THE EXERCISE
Extract exactly the run of lines starting at the line that holds "# ---- check" and ending at the line that holds "draw = random.Random(11)", both included.

RECORDED INFORMATION
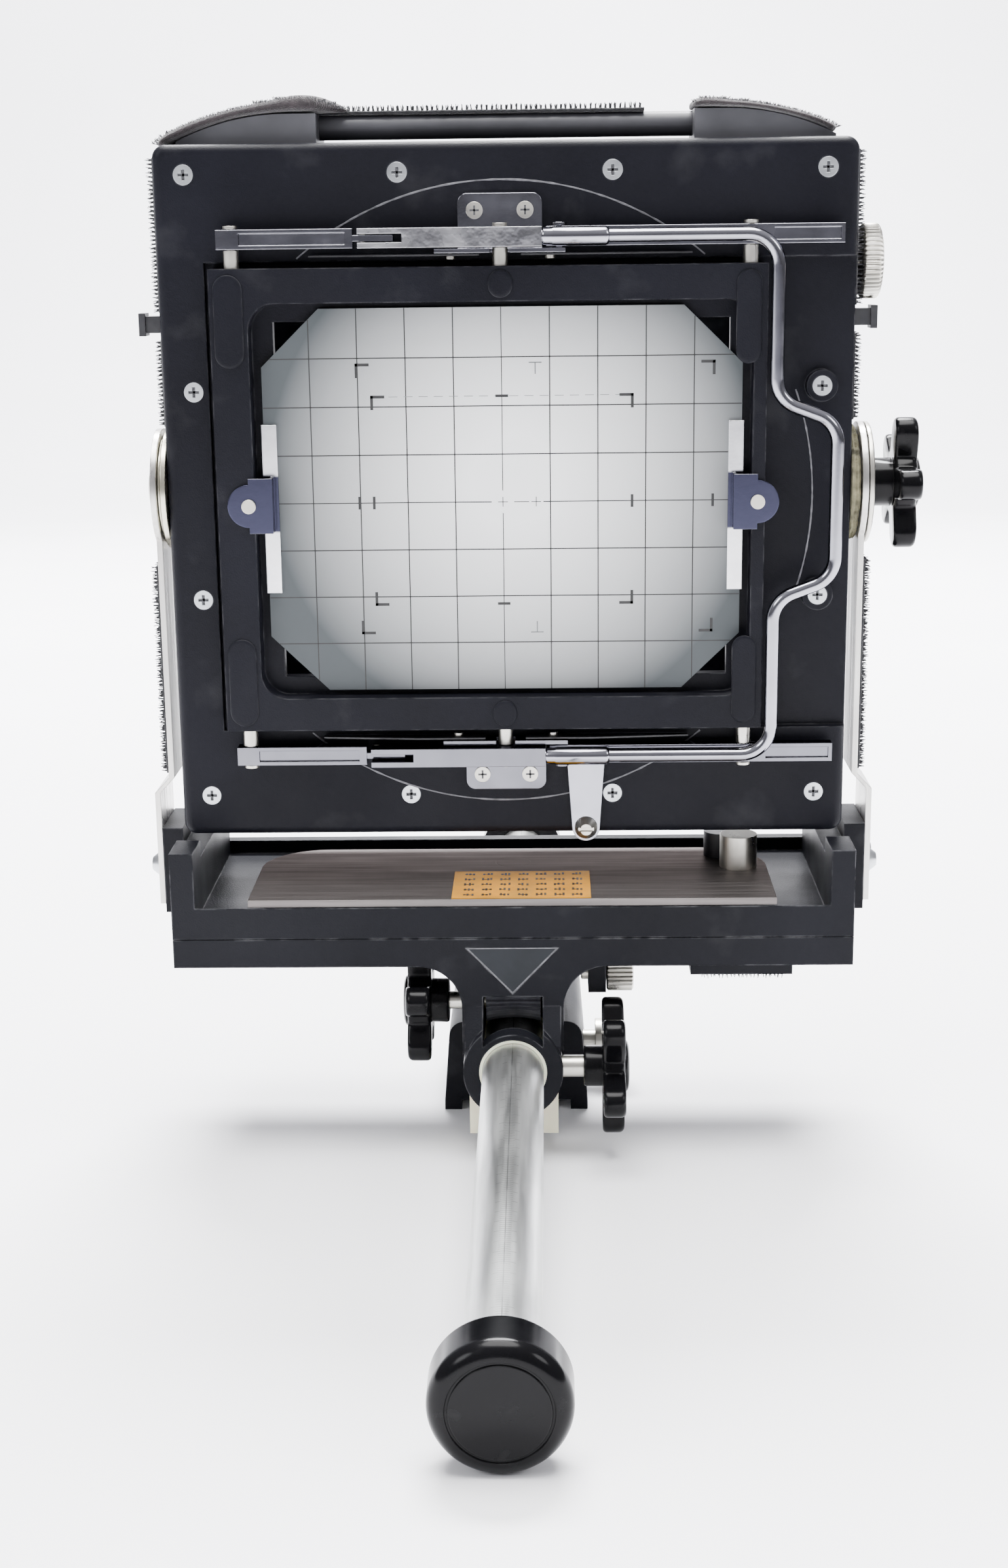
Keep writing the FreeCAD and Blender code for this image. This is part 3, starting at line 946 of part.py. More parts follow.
bracket_screws = []
leaf_screws = []
leaves = []
for end in ENDS:
    turn = ENDS[end]
    for way in (-1, 1):
        name = f"bracket_screw_{end}_{way + 1}"
        at = (f"centre_x + {way} * bracket_screw_x", "face_y - bracket_thick",
              f"centre_z + {turn} * bracket_screw_z")
        bracket_screws.append(join(name,
                                   rod(name + "_head", "-y", at, "bracket_screw_high",
                                       "bracket_screw_radius"),
                                   rod(name + "_shank", "y", at, "bracket_screw_length + bracket_thick",
                                       "screw_shank")))
        name = f"leaf_{end}_{way + 1}"
        low, high = mirror_z(end, "leaf_low", "leaf_high")
        ends_x = [f"centre_x + {way} * {x}" for x in ("leaf_in", "leaf_middle", "leaf_out")]
        leaf = extruded(name, "XY_Plane",
                        [(ends_x[0], "leaf_near"), (ends_x[1], "leaf_near"), (ends_x[2], "leaf_tip_near"),
                         (ends_x[2], "leaf_far"), (ends_x[0], "leaf_far")], "leaf_high - leaf_low", low)
        seat = rod(name + "_hole", "z", (f"centre_x + {way} * leaf_screw_x", "leaf_screw_y", low),
                   "leaf_high - leaf_low", "leaf_shank_radius")
        leaves.append(cut(name + "_cut", leaf, seat))
        name = f"leaf_screw_{end}_{way + 1}"
        up = "z" if turn > 0 else "-z"
        base = (f"centre_x + {way} * leaf_screw_x", "leaf_screw_y", f"centre_z + {turn} * leaf_screw_low")
        leaf_screws.append(join(name,
                                rod(name + "_head", up, base, "leaf_low - leaf_screw_low",
                                    "leaf_screw_radius"),
                                rod(name + "_shank", up, base, "bracket_flange_high - leaf_screw_low",
                                    "leaf_shank_radius")))
node(group("bracket_screws_group", bracket_screws), "bracket_screws")
node(group("leaves_group", leaves), "leaf_springs")
node(group("leaf_screws_group", leaf_screws), "leaf_screws")

# ---- lock lever below the back ----
lever = extruded("lock_lever_body", "XZ_Plane",
                 [("lever_x - lock_lever_narrow", "centre_z + lock_lever_pivot"),
                  ("lever_x + lock_lever_narrow", "centre_z + lock_lever_pivot"),
                  ("lever_x + lock_lever_wide", "centre_z + lock_lever_tip"),
                  ("lever_x - lock_lever_wide", "centre_z + lock_lever_tip")],
                 "lock_lever_thick", "face_y - plate_gap - lock_lever_thick")
foot = rod("lock_lever_foot", "y", ("lever_x", "face_y - plate_gap - lock_lever_thick",
                                    "centre_z + lock_lever_pivot"), "lock_lever_thick", "lock_lever_narrow")
hole = rod("lock_lever_hole", "y", ("lever_x", "face_y - plate_gap - lock_lever_thick",
                                    "centre_z + lock_lever_pivot"), "lock_lever_thick",
           "screw_shank + running_gap")
node(cut("lock_lever_cut", join("lock_lever_join", lever, foot), hole), "lock_lever")
pivot_at = ("lever_x", "face_y - 2 * plate_gap - lock_lever_thick", "centre_z + lock_lever_pivot")
dome = cone("lever_screw_dome", "-y", pivot_at, "lock_lever_screw_high", "lock_lever_screw",
            "lock_lever_screw / 2")
lever_slot = box("lever_screw_slot", ("lever_x - lock_lever_screw", "lever_x + lock_lever_screw"),
                 (f"{pivot_at[1]} - lock_lever_screw_high",
                  f"{pivot_at[1]} - lock_lever_screw_high + lock_slot_depth"),
                 ("centre_z + lock_lever_pivot - lock_slot_half",
                  "centre_z + lock_lever_pivot + lock_slot_half"))
shank = rod("lever_screw_shank", "y", pivot_at,
            "lever_screw_length + 2 * plate_gap + lock_lever_thick", "screw_shank")
node(join("lever_screw_join", cut("lever_screw_slotted", dome, lever_slot), shank), "lever_screw")

# ---- check every object, then write each sub-part ----
doc.recompute()
failed = [thing.Name for thing in doc.Objects if {"Invalid", "Error"} & set(thing.State)]
for thing in nodes:
    if thing.Shape.isNull() or not thing.Shape.isValid() or not thing.Shape.Solids:
        failed.append(thing.Label)
if failed:
    raise SystemExit("failed objects: " + ", ".join(failed))
os.makedirs("parts", exist_ok=True)
for thing in nodes:
    thing.Shape.exportStep(f"parts/{thing.Label}.step")
    print(thing.Label, len(thing.Shape.Solids), round(thing.Shape.Volume, 1))
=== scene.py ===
import json
import math
import random

import bmesh
import bpy
from mathutils import Matrix, Vector


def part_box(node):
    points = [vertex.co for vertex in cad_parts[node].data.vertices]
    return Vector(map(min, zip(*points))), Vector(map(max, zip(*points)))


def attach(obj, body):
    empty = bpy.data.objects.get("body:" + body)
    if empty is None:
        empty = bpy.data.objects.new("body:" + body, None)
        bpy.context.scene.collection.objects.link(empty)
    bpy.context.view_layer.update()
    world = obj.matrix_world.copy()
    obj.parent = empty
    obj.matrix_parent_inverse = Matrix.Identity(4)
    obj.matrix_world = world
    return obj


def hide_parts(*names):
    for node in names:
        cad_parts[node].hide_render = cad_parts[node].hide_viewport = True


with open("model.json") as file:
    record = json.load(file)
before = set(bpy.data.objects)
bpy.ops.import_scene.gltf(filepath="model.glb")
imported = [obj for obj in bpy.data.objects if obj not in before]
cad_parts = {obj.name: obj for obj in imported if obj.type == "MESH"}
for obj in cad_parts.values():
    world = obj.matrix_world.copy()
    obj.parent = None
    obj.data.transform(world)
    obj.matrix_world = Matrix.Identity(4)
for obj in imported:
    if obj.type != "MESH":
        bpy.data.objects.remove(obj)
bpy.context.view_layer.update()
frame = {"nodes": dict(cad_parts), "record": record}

MM = 0.001
CENTRE_X, CENTRE_Z = -1.4, 183.0
TILT_Y, TILT_Z = -28.0, 185.3
FACE_Y = -43.0
draw = random.Random(11)


# ---- materials ----
class Look:
    """One node material around a Principled shader, in the object's own space."""

    def __init__(self, name, colour, rough, metal=0.0, **sockets):
        self.mat = bpy.data.materials.new(name)
        self.mat.use_nodes = True
        self.tree = self.mat.node_tree
        self.shader = self.tree.nodes["Principled BSDF"]
        self.shader.inputs["Base Color"].default_value = (*colour, 1)
        self.shader.inputs["Roughness"].default_value = rough
        self.shader.inputs["Metallic"].default_value = metal
        for socket, value in sockets.items():
            self.shader.inputs[socket.replace("_", " ")].default_value = value
        self.place = self.tree.nodes.new("ShaderNodeTexCoord").outputs["Object"]
        self.colour = (*colour, 1)
        self.normal = None

    def link(self, value, socket):
        if isinstance(value, bpy.types.NodeSocket):
            self.tree.links.new(value, socket)
        else:
            socket.default_value = value

    def maths(self, operation, *values):
        node = self.tree.nodes.new("ShaderNodeMath")
        node.operation = operation
        for value, socket in zip(values, node.inputs):
            self.link(value, socket)
        return node.outputs[0]

    def vector(self, operation, *values, out="Vector"):
        node = self.tree.nodes.new("ShaderNodeVectorMath")
        node.operation = operation
        for value, socket in zip(values, node.inputs):
            self.link(value, socket)
        return node.outputs[out]

    def axis(self, which):
        node = self.tree.nodes.new("ShaderNodeSeparateXYZ")
        self.tree.links.new(self.place, node.inputs[0])
        return node.outputs[which]

    def noise(self, scale, detail=2.0, stretch=(1, 1, 1)):
        node = self.tree.nodes.new("ShaderNodeTexNoise")
        node.inputs["Scale"].default_value = scale
        node.inputs["Detail"].default_value = detail
        place = self.place if stretch == (1, 1, 1) else self.vector("MULTIPLY", self.place, stretch)
        self.tree.links.new(place, node.inputs["Vector"])
        return node.outputs["Fac"]

    def span(self, value, low, high, to_low=0.0, to_high=1.0):
        node = self.tree.nodes.new("ShaderNodeMapRange")
        for socket, number in zip(node.inputs[:5], (value, low, high, to_low, to_high)):
            self.link(number, socket)
        return node.outputs[0]

    def mix(self, share, first, second):
        node = self.tree.nodes.new("ShaderNodeMix")
        node.data_type = "RGBA"
        self.link(share, node.inputs["Factor"])
        for value, socket in ((first, node.inputs[6]), (second, node.inputs[7])):
            self.link(value, socket)
        return node.outputs[2]

    def tint(self, share, colour):
        """Blend the base colour towards another where share is 1."""
        self.colour = self.mix(share, self.colour, (*colour, 1))
        self.link(self.colour, self.shader.inputs["Base Color"])

    def mottle(self, scale, dark, light, stretch=(1, 1, 1), detail=3.0):
        """Vary the base colour between dark and light times itself."""
        patches = self.span(self.noise(scale, detail, stretch), 0.3, 0.7)
        low = tuple(c * dark for c in self.colour[:3])
        high = tuple(min(1.0, c * light) for c in self.colour[:3])
        self.colour = self.mix(patches, (*low, 1), (*high, 1))
        self.link(self.colour, self.shader.inputs["Base Color"])

    def gloss(self, scale, low, high, stretch=(1, 1, 1)):
        """Roughness that varies from place to place."""
        rough = self.span(self.noise(scale, 3.0, stretch), 0.3, 0.7, low, high)
        self.link(rough, self.shader.inputs["Roughness"])

    def soft_edges(self, radius):
        """Edges that catch the light as if they were slightly rounded."""
        node = self.tree.nodes.new("ShaderNodeBevel")
        node.samples = 4
        node.inputs["Radius"].default_value = radius
        self.normal = node.outputs[0]
        self.link(self.normal, self.shader.inputs["Normal"])

    def worn_edges(self, radius, colour, amount, scale=180.0):
        """Paint rubbed away along edges, in patches."""
        node = self.tree.nodes.new("ShaderNodeBevel")
        node.samples = 4
        node.inputs["Radius"].default_value = radius
        flat = self.tree.nodes.new("ShaderNodeNewGeometry").outputs["Normal"]
        turn = self.vector("DOT_PRODUCT", node.outputs[0], flat, out="Value")
        edge = self.span(turn, 0.97, 0.80)
        patch = self.span(self.noise(scale, 4.0), 0.45, 0.62)
        self.tint(self.maths("MULTIPLY", self.maths("MULTIPLY", edge, patch), amount), colour)

    def grain(self, scale, depth, strength=0.6, stretch=(1, 1, 1)):
        """Fine relief on the surface; depth in metres."""
        node = self.tree.nodes.new("ShaderNodeBump")
        node.inputs["Strength"].default_value = strength
        node.inputs["Distance"].default_value = depth
        self.link(self.noise(scale, 2.0, stretch), node.inputs["Height"])
        if self.normal is not None:
            self.link(self.normal, node.inputs["Normal"])
        self.normal = node.outputs[0]
        self.link(self.normal, self.shader.inputs["Normal"])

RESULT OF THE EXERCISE
# ---- check every object, then write each sub-part ----
doc.recompute()
failed = [thing.Name for thing in doc.Objects if {"Invalid", "Error"} & set(thing.State)]
for thing in nodes:
    if thing.Shape.isNull() or not thing.Shape.isValid() or not thing.Shape.Solids:
        failed.append(thing.Label)
if failed:
    raise SystemExit("failed objects: " + ", ".join(failed))
os.makedirs("parts", exist_ok=True)
for thing in nodes:
    thing.Shape.exportStep(f"parts/{thing.Label}.step")
    print(thing.Label, len(thing.Shape.Solids), round(thing.Shape.Volume, 1))
=== scene.py ===
import json
import math
import random

import bmesh
import bpy
from mathutils import Matrix, Vector


def part_box(node):
    points = [vertex.co for vertex in cad_parts[node].data.vertices]
    return Vector(map(min, zip(*points))), Vector(map(max, zip(*points)))


def attach(obj, body):
    empty = bpy.data.objects.get("body:" + body)
    if empty is None:
        empty = bpy.data.objects.new("body:" + body, None)
        bpy.context.scene.collection.objects.link(empty)
    bpy.context.view_layer.update()
    world = obj.matrix_world.copy()
    obj.parent = empty
    obj.matrix_parent_inverse = Matrix.Identity(4)
    obj.matrix_world = world
    return obj


def hide_parts(*names):
    for node in names:
        cad_parts[node].hide_render = cad_parts[node].hide_viewport = True


with open("model.json") as file:
    record = json.load(file)
before = set(bpy.data.objects)
bpy.ops.import_scene.gltf(filepath="model.glb")
imported = [obj for obj in bpy.data.objects if obj not in before]
cad_parts = {obj.name: obj for obj in imported if obj.type == "MESH"}
for obj in cad_parts.values():
    world = obj.matrix_world.copy()
    obj.parent = None
    obj.data.transform(world)
    obj.matrix_world = Matrix.Identity(4)
for obj in imported:
    if obj.type != "MESH":
        bpy.data.objects.remove(obj)
bpy.context.view_layer.update()
frame = {"nodes": dict(cad_parts), "record": record}

MM = 0.001
CENTRE_X, CENTRE_Z = -1.4, 183.0
TILT_Y, TILT_Z = -28.0, 185.3
FACE_Y = -43.0
draw = random.Random(11)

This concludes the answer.